The only place to start in with a story when you haven't told one in a while is to start with something uncomfortable, something that reminds you of something else, something that is gone and rested in the past, something original, mind-blowingly brilliant, sexy, fresh, hilarious, referential, post-modern, formalist, deconstructed, and leaves your regular brunch date out of it all.
That brings me to a late dinner after the last day of the 2007 Diabetic Foot Conference at the Renaissance Hollywood Hotel & Spa. These late dinners are the last obligatory step in the twelve hour day of a corporate sales professional (when working a conference that is, my usual working day was exactly 1.5 hours and that includes a two hour three-martini lunch, you figure it out). Usually you grab a doctor (aka: Key Decision Maker) and his huss (aka: Highlights) and round up the two highest ranking people from your company like say a VP (Aka: Successory) or a Marketing Exec (Aka: The Creative Aka: Can Hold Liquor) or Corp Contract Nerd (Aka: Just Read Who Moved My Cheese or SPIN Selling) and then throw in one tolerable coworker (Aka: I Know What You Put On Your Expense Report Last Month) then one that you can't stand (Aka: Will Talk Business at Dinner) that just happened to overhear your dinner plans. So my set up on this particular night was the Vice Pres of Marketing and Sales, um we will call him Ted and we will know him as a six-foot prematurely balding prematurely graying prematurely maturing forty three year old annoyingly enthusiastic company man with a German like fondness for talk proximity that borders on frotting. I figure him and the lame coworker who we will call um, Mindy, can sit together and talk about business in the way only people who truly fear losing their job (in a way that I can only compare with what it must feel like to be responsible to keep a person with a head injury awake, of course the kind of head injury where they will die if they fall asleep. YOU MUST KEEP TALKING about anything or they will die. Or you both will cease to exist... that's the vibe I get anyway). And then we have a slickster Corporate Contract exec who was ushered in to the position by his BFF, the CEO. Top bald and front fat, this guy has been gaming for so long it's not such a shock to his set-up as it is with our VP. He wears it all like, "you heard me, I'm the fat bald bad ass, your Company's Dennis Franz, now how about that Italian Butter..." I figure if I sit him, from now on known as Dennis, next to the doctor's Huss we could have a nice shake-up after the second round of cocktails.
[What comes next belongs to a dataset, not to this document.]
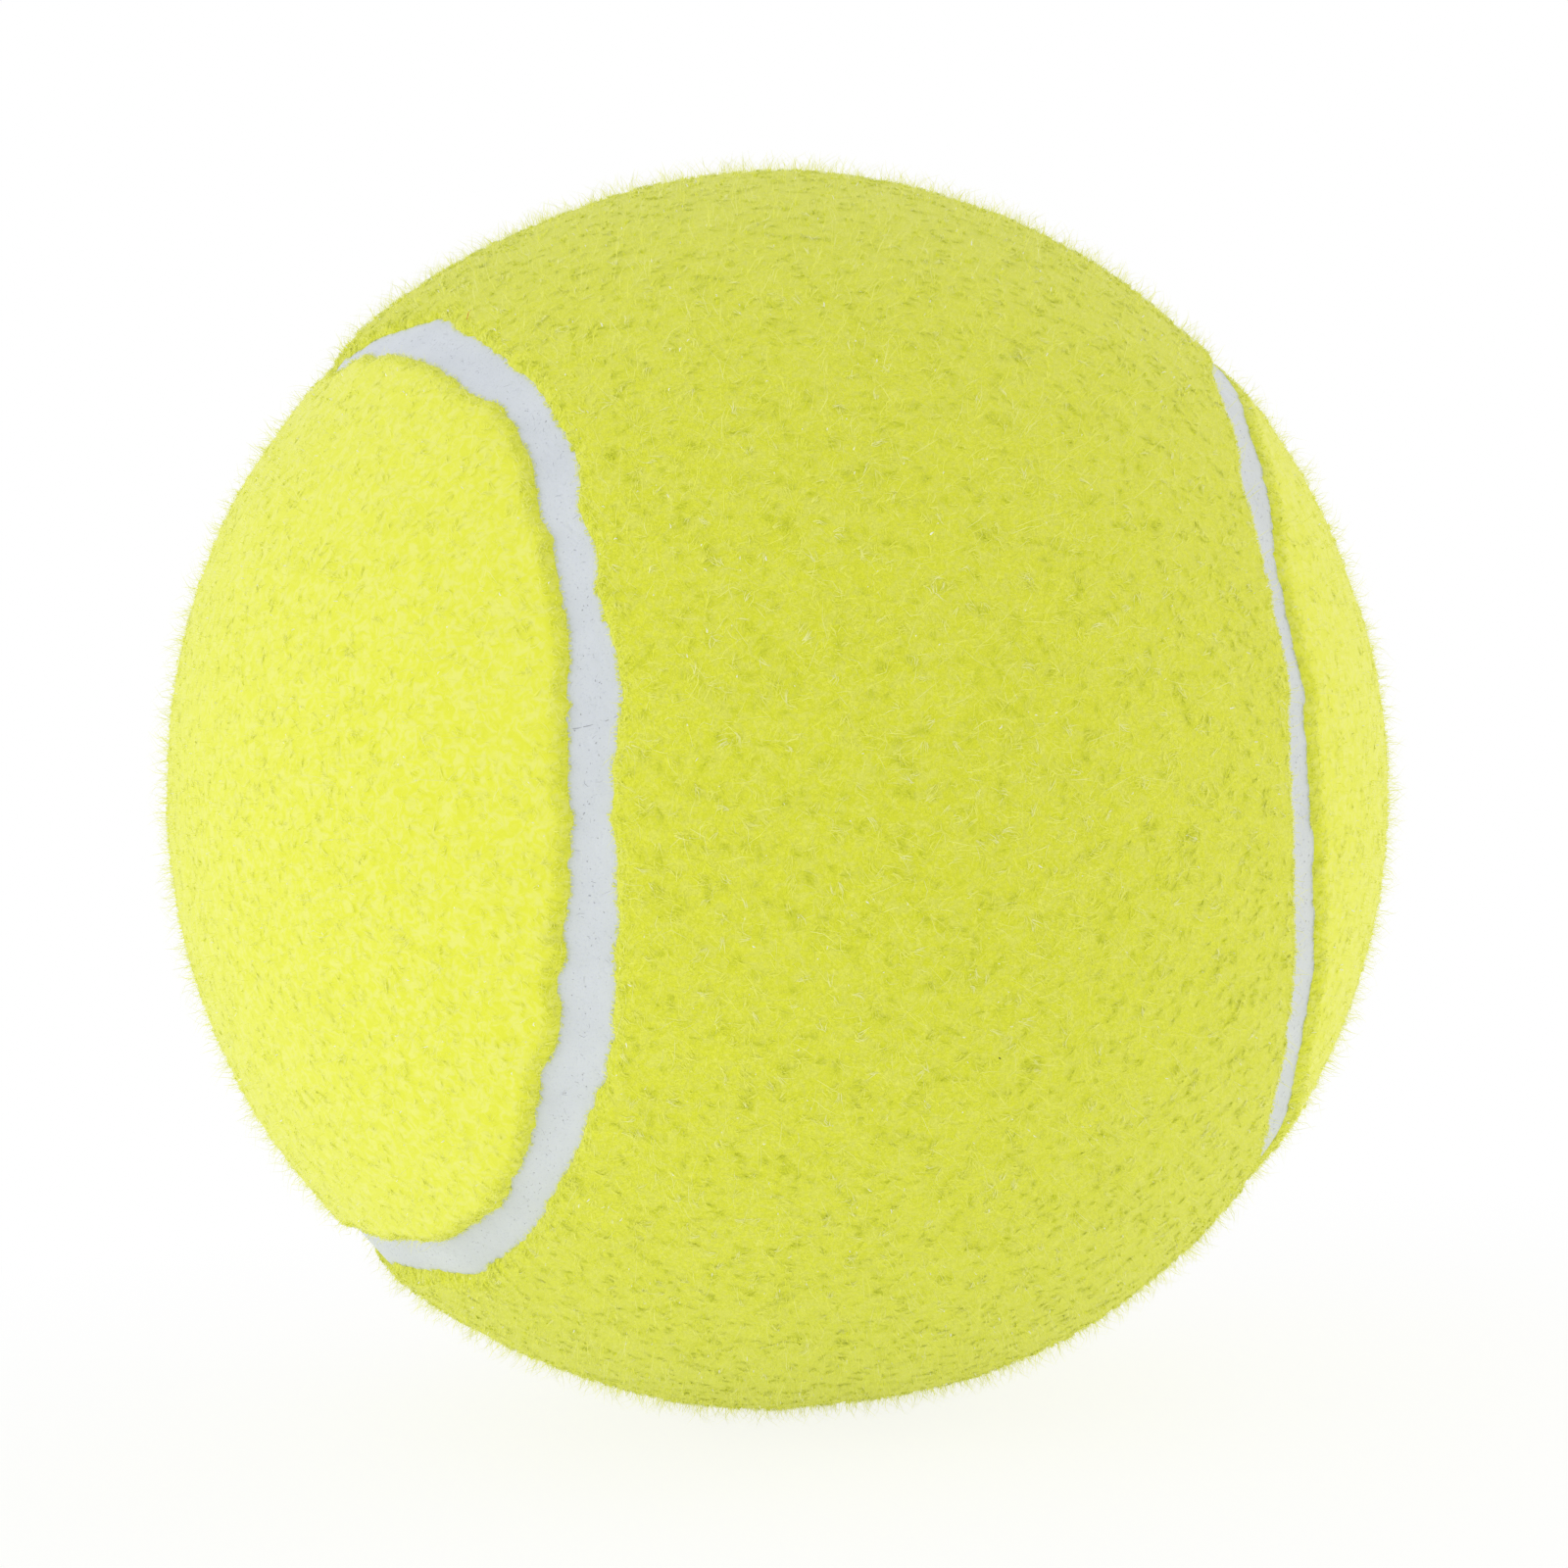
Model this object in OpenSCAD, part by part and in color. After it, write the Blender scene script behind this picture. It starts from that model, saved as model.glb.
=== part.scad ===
// Tennis ball: a hollow rubber core in two moulded halves, two interlocking
// dog-bone panels of felt, and the rubber seam that fills the valley between them.
// Millimetres. The origin is the centre of the ball, +Z is up, and the waist of
// the front panel faces -Y with its two lobes over the top and under the bottom.

/* [Ball] */
// Diameter over the raised nap
ball_d = 67; // [60:0.5:75]

/* [Felt] */
// Thickness of the woven base cloth
base_t = 0.8; // [0.5:0.1:1.2]
// Thickness of the nap that stands on the base cloth
nap_t = 2.8; // [2.2:0.1:3.5]
// Radius of the rounded edge of the nap along the seam
edge_r = 1.6; // [0.8:0.1:2]
// Height by which that rounding would stand proud of the nap where the two meet
edge_crest = 0.05; // [0.02:0.01:0.1]

/* [Seam] */
// Angle at the centre of the ball between the middle of a panel's waist and the seam
waist_angle = 32; // [27:0.5:37]
// Width of the seam rubber between the two panels
seam_w = 2.4; // [1.4:0.1:3.2]
// Depth of the seam rubber below the nap
seam_drop = 0.9; // [0.4:0.1:1.6]

/* [Core] */
// Wall of the moulded rubber halves
core_wall = 3.3; // [2.6:0.1:4]
// Thickness of the cement film between the lips of the two halves
joint_t = 0.2; // [0.1:0.05:0.4]
// Leg of the bevel round the outside of each lip
lip_bevel = 0.5; // [0.3:0.1:0.9]
// Radius of the bead of cement that is squeezed out inside the joint
bead_r = 0.7; // [0.4:0.1:1.2]
// Thickness of the coat of rubber solution over the core
coat_t = 0.15; // [0.1:0.05:0.3]

/* [Hidden] */
$fn = 128;

// How far every cutting shape runs past what it cuts
overrun = 1;
// How far the edge of a lobe stands back from the edge of the waist where they join
join_step = 0.01;

// Radii from the nap inwards
ball_r = ball_d / 2;
base_r = ball_r - nap_t;
coat_r = base_r - base_t;
core_r = coat_r - coat_t;
cavity_r = core_r - core_wall;

// The middle of the seam is four equal circular arcs on the ball, joined smoothly.
// In the frame of a panel, whose axis is +Z, arc 0 passes through the equator at
// azimuth -45 and +45 and through the point waist_angle away from the axis. So the
// arc's own axis leans arc_tilt up from the equator, and the arc lies arc_angle
// away from it. Arcs 1 to 3 follow by quarter turns, each flipped over.
arc_tilt = atan2(cos(45) - sin(waist_angle), cos(waist_angle));
arc_angle = 90 - waist_angle - arc_tilt;

seam_half = seam_w / 2;
seam_r = ball_r - seam_drop;

// Height, in the frame of the panel, at which its edge passes smoothly from one
// arc to the next. It is off the equator, as the edge lies half a seam from the arcs.
join_z = -seam_half * sin(arc_tilt) / sin(arc_angle);

// Puts its children on the axis of arc k, in the frame of the panel
module at_arc(k) {
    rotate([0, 0, 90 * k])
        mirror([0, 0, k % 2])
            rotate([0, 90 - arc_tilt, 0])
                children();
}

// Turns a panel to its place at the front of the ball
module front() {
    rotate([90, 0, 0])
        children();
}

// The back panel is the front one, a quarter turn on and flipped over
module back() {
    rotate([90, 0, 0])
        rotate([0, 0, 90])
            mirror([0, 0, 1])
                children();
}

module shell(inner_r, outer_r) {
    difference() {
        sphere(r = outer_r);
        sphere(r = inner_r);
    }
}

// All that lies above the height where the arcs join, or below it with side 1
module past_join(side) {
    size = ball_d + 4 * overrun;
    translate([0, 0, join_z])
        mirror([0, 0, side])
            translate([-size / 2, -size / 2, 0])
                cube(size);
}

// The cone about the axis of arc k whose side stands square to the surface of the
// ball, at the distance outset beyond the arc
module arc_cone(k, outset) {
    cone_h = ball_d;
    at_arc(k)
        translate([0, 0, -outset / sin(arc_angle)])
            cylinder(h = cone_h, r1 = 0, r2 = cone_h * tan(arc_angle));
}

// The waist of a panel between two radii, with its edge inset from arcs 0 and 2
module waist(inner_r, outer_r, inset) {
    difference() {
        intersection() {
            shell(inner_r, outer_r);
            past_join(0);
        }
        arc_cone(0, inset);
        arc_cone(2, inset);
    }
}

// The lobe of a panel between two radii, with its edge inset from arc k
module lobe(k, inner_r, outer_r, inset) {
    intersection() {
        shell(inner_r, outer_r);
        past_join(1);
        arc_cone(k, -inset);
    }
}

// A whole dog-bone layer, with its edge cut square along the seam
module dog_bone(inner_r, outer_r) {
    waist(inner_r, outer_r, seam_half);
    for (k = [1, 3])
        lobe(k, inner_r, outer_r, seam_half + join_step);
}

// Cross-section of the valley between the naps of the two panels, where x runs
// across the seam and y out from the centre of the ball
module valley_profile(half_w) {
    round_r = ball_r - edge_r + edge_crest;
    round_x = half_w + edge_r;
    round_y = sqrt(round_r * round_r - round_x * round_x);
    translate([-half_w, base_r - overrun])
        square([2 * half_w, ball_r - base_r + 2 * overrun]);
    difference() {
        translate([-round_x, round_y])
            square([2 * round_x, ball_r - round_y + overrun]);
        for (side = [-1, 1])
            translate([side * round_x, round_y])
                circle(r = edge_r);
    }
}

// The valley, of the given half width, carried right round the axis of arc k
module valley_ring(k, half_w) {
    at_arc(k)
        rotate_extrude()
            rotate(-arc_angle)
                valley_profile(half_w);
}

// The nap of one panel, whose edge rolls over into the valley of the seam
module nap() {
    difference() {
        waist(base_r, ball_r, 0);
        valley_ring(0, seam_half);
        valley_ring(2, seam_half);
    }
    for (k = [1, 3])
        difference() {
            lobe(k, base_r, ball_r, 0);
            valley_ring(k, seam_half + join_step);
        }
}

// One moulded half of the core, open side down, with its bevelled lip
module core_half() {
    lip_z = joint_t / 2;
    bevel_top_z = lip_z + lip_bevel;
    difference() {
        sphere(r = core_r);
        sphere(r = cavity_r);
        translate([0, 0, lip_z - core_r - overrun])
            cylinder(h = core_r + overrun, r = core_r + overrun);
        rotate_extrude()
            bevel_profile(lip_z, bevel_top_z);
    }
}

// The corner that the bevel takes off a lip
module bevel_profile(lip_z, top_z) {
    polygon([
        [core_r - lip_bevel, lip_z],
        [core_r + overrun, lip_z],
        [core_r + overrun, top_z + overrun],
        [core_r, top_z]
    ]);
}

module core_half_upper() {
    color("#6f6a5f")
        core_half();
}

module core_half_lower() {
    color("#777165")
        mirror([0, 0, 1])
            core_half();
}

// The film between the lips, the two bevels that it fills and the bead inside
module core_joint_cement() {
    color("#c9a66b")
        rotate_extrude() {
            intersection() {
                circle(r = core_r);
                union() {
                    translate([cavity_r - bead_r / 2, -joint_t / 2])
                        square([core_wall + bead_r / 2, joint_t]);
                    for (side = [0, 1])
                        mirror([0, side])
                            bevel_profile(joint_t / 2, joint_t / 2 + lip_bevel);
                }
            }
            intersection() {
                circle(r = cavity_r);
                translate([cavity_r, 0])
                    circle(r = bead_r);
            }
        }
}

module core_cement_coat() {
    color("#d8cfae")
        shell(core_r, coat_r);
}

module felt_base_front() {
    color("#e6e79a")
        front()
            dog_bone(coat_r, base_r);
}

module felt_base_back() {
    color("#e0e190")
        back()
            dog_bone(coat_r, base_r);
}

module felt_nap_front() {
    color("#d9e84a")
        front()
            nap();
}

module felt_nap_back() {
    color("#d0df45")
        back()
            nap();
}

// The closed loop that is left between the two panels
module seam_rubber() {
    color("#dfe4e6")
        difference() {
            shell(coat_r, seam_r);
            front()
                dog_bone(coat_r - overrun, seam_r + overrun);
            back()
                dog_bone(coat_r - overrun, seam_r + overrun);
        }
}

core_half_upper();
core_half_lower();
core_joint_cement();
core_cement_coat();
felt_base_front();
felt_base_back();
felt_nap_front();
felt_nap_back();
seam_rubber();
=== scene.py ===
"""Looks of the tennis ball. The seam, the two felt naps and their loose fibres are built here as
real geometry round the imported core, cement and base cloth, in the same frame. Shapes are worked
out in millimetres and written in metres."""

import math
from itertools import combinations
from typing import NamedTuple

import bpy
import numpy as np
from mathutils import Matrix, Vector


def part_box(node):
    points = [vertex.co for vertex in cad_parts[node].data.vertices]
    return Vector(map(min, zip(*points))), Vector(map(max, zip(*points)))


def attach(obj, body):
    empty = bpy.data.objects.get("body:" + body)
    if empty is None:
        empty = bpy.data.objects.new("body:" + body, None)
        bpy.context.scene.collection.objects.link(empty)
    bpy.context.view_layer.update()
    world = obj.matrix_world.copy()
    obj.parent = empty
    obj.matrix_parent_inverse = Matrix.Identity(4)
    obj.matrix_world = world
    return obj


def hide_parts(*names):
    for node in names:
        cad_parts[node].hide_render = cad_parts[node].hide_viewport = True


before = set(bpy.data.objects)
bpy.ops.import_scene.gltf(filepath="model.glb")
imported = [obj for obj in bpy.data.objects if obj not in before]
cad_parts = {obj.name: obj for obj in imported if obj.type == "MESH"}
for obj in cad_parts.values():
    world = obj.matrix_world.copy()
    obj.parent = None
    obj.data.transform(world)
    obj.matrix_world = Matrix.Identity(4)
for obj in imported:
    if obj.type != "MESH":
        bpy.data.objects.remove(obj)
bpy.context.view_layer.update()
BODY = "root"
MM = 0.001

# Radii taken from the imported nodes, in millimetres
BALL_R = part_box("felt_nap_front")[1].z / MM
BASE_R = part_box("felt_base_front")[1].z / MM
COAT_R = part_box("core_cement_coat")[1].z / MM

# The seam: four circular arcs, joined smoothly
WAIST_ANGLE = math.radians(32)
ARC_TILT = math.atan2(math.cos(math.pi / 4) - math.sin(WAIST_ANGLE), math.cos(WAIST_ANGLE))
ARC_ANGLE = math.pi / 2 - WAIST_ANGLE - ARC_TILT
HALF_SWEEP = math.acos(-math.tan(ARC_TILT) / math.tan(ARC_ANGLE))
ARC_LENGTH = 2 * HALF_SWEEP * BALL_R * math.sin(ARC_ANGLE)
LOOP_LENGTH = 4 * ARC_LENGTH
SEAM_HALF = 1.2

# The steps round the closed loop at which the felt's edges are worked out
STEPS = 4096
STEP_AT = np.arange(STEPS) * LOOP_LENGTH / STEPS

# The felt's surface lies the fuzz's depth inside the ball, and the seam's lies that drop lower.
# An edge of the felt rounds down over the roll's width, by its height
FUZZ_DEPTH, SEAM_DROP = 0.5, 0.5
ROLL_W, ROLL_H = 0.95, 0.62
SKIN_R = BALL_R - FUZZ_DEPTH
FLOOR_Z = -BALL_R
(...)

And cocktails, as you may guess are an essential part of all of this. They start on the way to the table and while looking over the menu and ordering and waiting for the food. If, like in this instance, there is a physician with a genuine cultured background (as opposed to the cultural contributions of the business and communication degrees and poorly connected corporate middlemen seated around me) things usually switch to wine with dinner.
By the time the wine came the Foot Doctor's Highlighted Huss had brought the already sinking conversation around to "Dancing With the Stars". And that's when my usually tolerable coworker reveals that she watches the show religiously and Mindy, the wretch with the wrenchy voice, tries to work the conversation back into a sales opportunity, "...and that's why Company X's products actually HELP people.. learn to dance..." Ted throws in some numbers and ranking stats (along with a spit shower to the unfortunate two sitting next to him) to support Mindy's pitch or the celebrity judges decision from the last DWTS episode. I wouldn't know, I'm whiskey. The Foot Doctor (Aka: Podiatrist), a proud Baylor graduate doesn't have a thing to say about it but mentions that the wine is not nearly as good as something else he has had before. He's been to brazil many times also, it's winter there when it's summer here.
"Anyone watch Deadwood?" I ask.
"Do they use our products?" Mindy says, drinking her wine with a straw. Ted beams with pride, some sale or another is getting closed tonight and the Footman grabs Highlight's thigh under the table and I see Dennis Franz looking on and then up.
He hits Ted in the chest. "You know what I watch?"
And Ted. Ted nearly takes off his jacket and shirt at the mere mention of this show. Huss and Mindy perk in their seats.
"Yeah. GOD! You know. I watch that show. GOD. My wife hates that show." Ted's wife is unnaturally good looking. I can imagine her hating the show because people bathe less than every six hours.
"I know, I have to watch it in my game room." I can see Dennis, his bald spot lit from a neon beer sign above his plaid game room couch.
Ted hits Dennis on the arm. Foot Doctor checks the wine label for the tenth time using both hands, freeing Huss. I can see them together for another hour.
"I just watch it and it makes me feel like GOD. Like rargh! Like... ahhhh. Rargh... like..."
"Like FUCKING something."
"Yeah, it's really something else."
Heads nod in agreement across four sixths of the table and the entree comes and then the bill but not after a bit more whiskey. I wish I hadn't heard any of this. But it is on my expense report.